In article , Andrew Gabriel
wrote:
Well, the front of my house is lime mortar with a black die.
It's nearly 100 years old and the die hasn't washed out.
When I've needed to repoint a few bits, I have been unable to
make my mortar dark enough, even by chucking in much more black
die than you're supposed to -- it still looks grey in comparison.
I do wonder what they used 100 years ago? (Soot maybe?)

"Lamp black" is a posh name for soot, made as a pigment. 100
years ago it was a major product for making inks, paints, etc. These
days people have long since realised that (1) it's a hand-made product,
therefore expensive compared to vat-made dyestuffs; and (2) it contains
non-carbon compounds like polycyclic aromatic hydrocarbon, which are
potentially carcinogenic. So, whatever is in your modern mortar dye
probably isn't "lamp black", which is pretty much the definitive "black
man looking for a black cat in a coal cellar at midnight" version of
"black". You might be able to still get lamp black if you specify it.
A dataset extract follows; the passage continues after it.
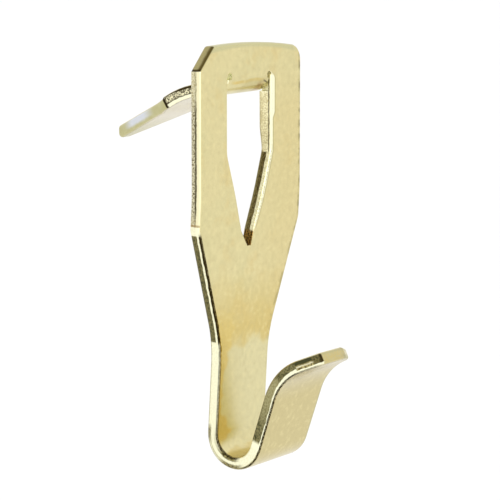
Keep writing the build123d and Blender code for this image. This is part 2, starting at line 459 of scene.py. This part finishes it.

Also, your 100-year-old mortar will have lost appreciable
slightly-soluble salts over the century, which will still be around in
your new stuff. Look at the stalactites growing down out of an old
brick-and-mortar bridge - that "stal" material came out of the mortar,
and is more or less white, and it's still present in your new "black"
mortar.

--
Aidan
Aberdeen, Scotland
Written at Sun, 03 Dec 2006 14:05 GMT, but posted later.